Provisional data published by the inspectorate today shows that 16 per cent of the 545 homes inspected between October and December last year received an “outstanding” Ofsted judgment for overall effectiveness, while 60 per cent were graded good.
By comparison, just 11 per cent of the 491 inspections carried out between July and September 2013 resulted in an outstanding judgment, with 57 per cent receiving a good rating.
The data also shows that just 23 homes – four per cent of the overall total – received an “inadequate” grading from Ofsted in the final three months of 2013. Over the previous quarter the inadequate rate was double that at eight per cent.
The new figures come as a welcome boost to the residential care sector, which has had to adapt to a tougher inspection framework introduced last year – in 2012/13, 16 per cent of homes were judged to be outstanding, but this figure has dropped to 11 per cent for the nine-month period up to 31 December 2013.
In addition, the data shows that local authority and voluntary sector-run children’s homes are performing better than privately run homes.

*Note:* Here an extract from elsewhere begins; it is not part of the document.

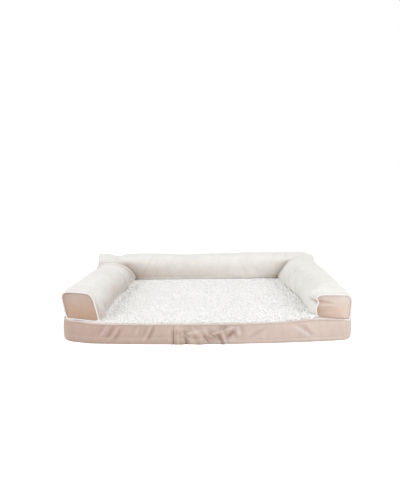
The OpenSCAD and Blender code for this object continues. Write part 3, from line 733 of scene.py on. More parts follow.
def tooth_group():
    """Zip teeth along the edges of a mesh, one for each pitch."""
    tree, given = node_group("Zip Teeth", Pitch=0.0018, Reach=0.0024, Thickness=0.0016)
    points = edge_points(tree, given, given["Pitch"])
    wide = add(tree, "times", given["Pitch"], 0.8)
    size = add(tree, "vector", wide, given["Thickness"], given["Reach"])
    tooth = add(tree, "bead", 8, 5, 0.5)
    close_group(tree, given, add(tree, "copies", points[0], tooth, size))


def dot_group():
    """A flat grip dot on each point."""
    tree, given = node_group("Grip Dots", Radius=0.004, Height=0.0006)
    disc = add(tree, "GeometryNodeMeshCylinder", {
        "Vertices": 10, "Side Segments": 1, "Radius": given["Radius"], "Depth": given["Height"]})
    close_group(tree, given, add(tree, "copies", given["Geometry"], disc))


def lock_group():
    """A curled lock of pile on each point, turned and sized at random from a fixed seed."""
    tree, given = node_group("Pile Locks", Pile=0.0085, Width=0.006, Curl=1.1, Seed=5)
    line = add(tree, "GeometryNodeCurvePrimitiveLine", {"Start": (0, 0, 0), "End": (0, 0, 1)})
    line = add(tree, "GeometryNodeResampleCurve", {"Curve": line, "Count": 4})
    along = add(tree, "GeometryNodeSplineParameter", port="Factor")
    angle = add(tree, "times", along, given["Curl"])
    squared = add(tree, "times", angle, angle)
    over, down = add(tree, "times", squared, 0.42), add(tree, "times", squared, -0.2)
    bend = add(tree, "vector", over, 0.0, down)
    curled = add(tree, "GeometryNodeSetPosition", {"Geometry": line, "Offset": bend})
    swell = add(tree, "ShaderNodeFloatCurve", {"Value": along})
    mapping = swell.node.mapping
    points = mapping.curves[0].points
    points[0].location, points[1].location = (0, 0.75), (1, 0.25)
    points.new(0.55, 1.0)
    mapping.update()
    thick = add(tree, "GeometryNodeSetCurveRadius", {"Curve": curled, "Radius": swell})
    lock = add(tree, "sweep", thick, add(tree, "ring", 5, 0.42), True, swell)
    turns = {0: (-0.35, -0.35, 0), 1: (0.35, 0.35, 6.283), "Seed": given["Seed"]}
    turn = add(tree, "FunctionNodeRandomValue", turns, data_type="FLOAT_VECTOR")
    sizes = {2: 0.75, 3: 1.2, "Seed": given["Seed"]}
    size = add(tree, "FunctionNodeRandomValue", sizes, port=1, data_type="FLOAT")
    box = add(tree, "vector", given["Width"], given["Width"], given["Pile"])
    scaled = add(tree, "ShaderNodeVectorMath", {0: box, "Scale": size}, operation="SCALE")
    close_group(tree, given, add(tree, "copies", given["Geometry"], lock, scaled, turn))


def grow(piece, group, finish_name, **values):
    """Runs a group on a piece with the given inputs, and leaves a plain mesh."""
    modifier = piece.modifiers.new(group, "NODES")
    modifier.node_group = bpy.data.node_groups[group]
    values["Finish"] = bpy.data.materials[finish_name]
    for socket in modifier.node_group.interface.items_tree:
        key = socket.name.replace(" ", "_")
        if socket.in_out == "INPUT" and key in values:
            modifier[socket.identifier] = values[key]
    return settle(piece)


def line_piece(name, points, closed=False):
    """An object of edges only, along points."""
    count = len(points)
    edges = [(i, (i + 1) % count) for i in range(count if closed else count - 1)]
    return new_object(name, points, edges=edges)


def cord(name, points, radius, finish_name, closed=True, sides=12):
    """A round cord along points, as a ring or with closed ends."""
    piece = line_piece(name, points, closed)
    grow(piece, "Cord Along Edge", finish_name, Radius=radius, Sides=sides)
    turn_out(piece)
    shade_faces(piece)
    return piece


def stitches(name, points, closed=True, spacing=4.2 * MM, stitch=3.0 * MM):
    """A row of stitches along points, each so long, a spacing apart."""
    return grow(line_piece(name, points, closed), "Stitch Row", "Spun thread", Stitch_Length=stitch,
                Spacing=spacing, Thickness=0.7 * MM)


def join(first, *others):
    """Joins plain meshes into the first one."""
    with bpy.context.temp_override(active_object=first, selected_editable_objects=[first, *others]):
        bpy.ops.object.join()
    return first


# Soft forms

def through(knots, q):
    """Points on a smooth curve through the knots, at shares q from 0 to 1."""
    k = np.asarray(knots, float)
    k = np.vstack([2 * k[0] - k[1], k, 2 * k[-1] - k[-2]])
    spans = len(k) - 3
    x = np.clip(np.asarray(q, float), 0, 1) * spans
    i = np.minimum(x.astype(int), spans - 1)
    f = (x - i)[:, None]
    a, b, c, d = k[i], k[i + 1], k[i + 2], k[i + 3]
    return 0.5 * (2 * b + (c - a) * f + (2 * a - 5 * b + 4 * c - d) * f ** 2
                  + (3 * b - a - 3 * c + d) * f ** 3)


def relaxed(mesh, values, rounds):
    """Values at the vertices, each averaged with its neighbours for so many rounds."""
    ends = read(mesh.edges, "vertices", 2, np.int32)
    count = np.bincount(ends.ravel(), minlength=len(mesh.vertices)).astype(float)
    count[count == 0] = 1
    out = np.asarray(values, float).reshape(len(mesh.vertices), -1)
    for _ in range(rounds):
        total = np.zeros_like(out)
        np.add.at(total, ends[:, 0], out[ends[:, 1]])
        np.add.at(total, ends[:, 1], out[ends[:, 0]])
        out = 0.5 * out + 0.5 * total / count[:, None]
    return out


def mark_hollows(mesh, depth=1.4 * MM, rounds=10):
    """Stores how deep each point lies in a fold's valley, up to 2, or on its ridge, down to -1.
    Where a skin has painted shading marked, that is added. The suede finishes paint shade where the
    value is above nought and light where it is below."""
    points = coordinates(mesh)
    inward = ((relaxed(mesh, points, rounds) - points) * vertex_normals(mesh)).sum(1)
    inward -= relaxed(mesh, inward, 60)[:, 0]
    value = np.clip(inward / depth, -1, 2)
    if "crushed" in mesh.attributes:
        value += read(mesh.attributes["crushed"].data, "value", 1, np.float32)[:, 0]
    mark(mesh, "hollow", value)


def thicken(piece, thickness):
    """Gives a cloth of one layer a wall, on its inner side."""
    wall = piece.modifiers.new("Thickness", "SOLIDIFY")
    wall.thickness, wall.offset, wall.use_even_offset = thickness, -1.0, False


def make_sheet(piece, thickness, slot, node, run, **held):
    """Gives a cloth of one layer its thickness and its place. Its flat size, run, is not used."""
    thicken(piece, thickness)
    dress(piece, slot, node)


CLOTH = {"quality": 6, "mass": 0.25, "tension_stiffness": 18, "compression_stiffness": 18,
         "shear_stiffness": 8, "bending_stiffness": 0.25, "tension_damping": 12,
         "compression_damping": 12, "air_damping": 3, "vertex_group_mass": "held",
         "pin_stiffness": 1.0, "use_pressure": True}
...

Of those homes that received a good or better overall effectiveness judgment, 86 per cent were voluntary run, 82 per cent were local authority operated and 73 per cent privately owned. Local authority and voluntary sector homes were also more likely to receive an outstanding judgment (21 and 19 per cent respectively) than privately run homes (14 per cent).
No voluntary-run homes were rated inadequate, compared to three per cent of council-run and five per cent of private homes.
These trends were mirrored across the nine months up to the end of December.